# Go Taurus......Go Taurus......Go Taurus



## paratrooper (Feb 1, 2012)

LiveLeak.com - Defected weapon used by police, Discharges Galore

:watching:


----------



## desertman (Aug 29, 2013)

Shake, rattle and roll.


----------



## Steve M1911A1 (Feb 6, 2008)

Language?
Brazilian Portuguese?
(A few words of it sound like French, the rest like Portuguese.)

If it's a Brazilian cop's pistol, it makes a lie out of the comment in another Taurus-related thread, that the Brazilian police use Taurus pistols, so they must be good.

If Taurus can't even deliver reliable pistols to the Brazilian police, how can we believe that buying one here isn't a complete crap-shoot?
Do you want to roll the dice for your own life, or even for someone else's?
Not me, brother. Not me.


----------



## denner (Jun 3, 2011)

I want to say that is the way the pistol is designed. Just bad training by the officer who shot himself. You see, that model either comes in a DOA, DA/SA or RSFA(Rapid Shakefire Action). Basically that type action is mainly used to interrogate, beginning with a light shake until the interrogated talks, or the pistol goes off.


----------



## paratrooper (Feb 1, 2012)

desertman said:


> Shake, rattle and roll.


More like shake, rattle and* BANG!* :smt068


----------



## paratrooper (Feb 1, 2012)

denner said:


> I want to say that is the way the pistol is designed. Just bad training by the officer who shot himself. You see, that model either comes in a DOA, DA/SA or RSFA(Rapid Shakefire Action). Basically that type action is mainly used to interrogate, beginning with a light shake until the interrogated talks.

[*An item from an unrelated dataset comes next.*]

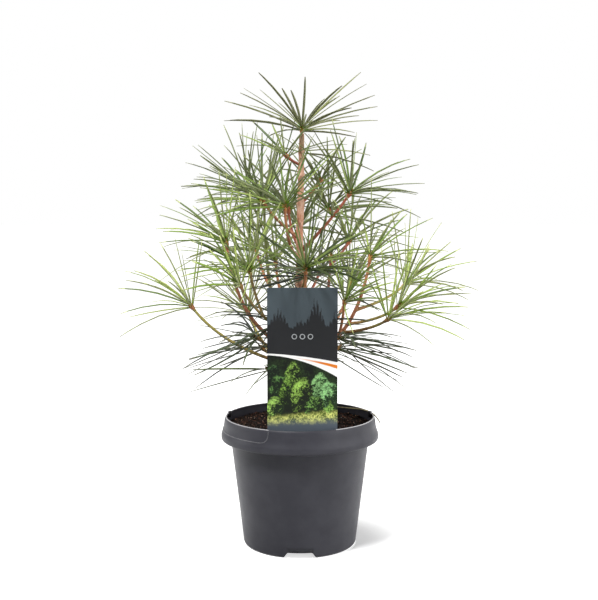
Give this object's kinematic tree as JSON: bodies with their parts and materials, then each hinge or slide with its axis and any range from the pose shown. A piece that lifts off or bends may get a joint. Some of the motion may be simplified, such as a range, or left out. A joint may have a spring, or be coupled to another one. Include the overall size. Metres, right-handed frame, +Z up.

Gotta say......that's funny! :anim_lol:


----------



## rustygun (Apr 8, 2013)

Wow that's not good. Not being familiar with Taurus is this for real ? I know Glock has a check you can do (consult manual) to test Firing pin safety. Is there no way to test the firing pin safety in these guns? I guess there is no way to know for sure the condition of the internals of the gun and if they had been tampered . It just seems you should not be able to operate a gun in this manner even if you really try to manipulate the internals to do so. I don't ever see a Taurus of any kind in my future.


----------



## warbird1 (Apr 17, 2012)

I have a PT92 Taurus made in 1998 that has been 100% reliable. Don't know about the others but mine is good as gold.


----------



## Steve M1911A1 (Feb 6, 2008)

rustygun said:


> ...I know Glock has a check you can do (consult manual) to test Firing pin safety. Is there no way to test the firing pin safety in these guns?...


Why should one have to check a pistol's firing-pin safety?
If a gun works properly, cocking it and then shaking it should not set it off, regardless of whether or not it has a firing-pin safety.
In such a case, it is the sear-to-hammer contact which keeps the gun from firing when shaken.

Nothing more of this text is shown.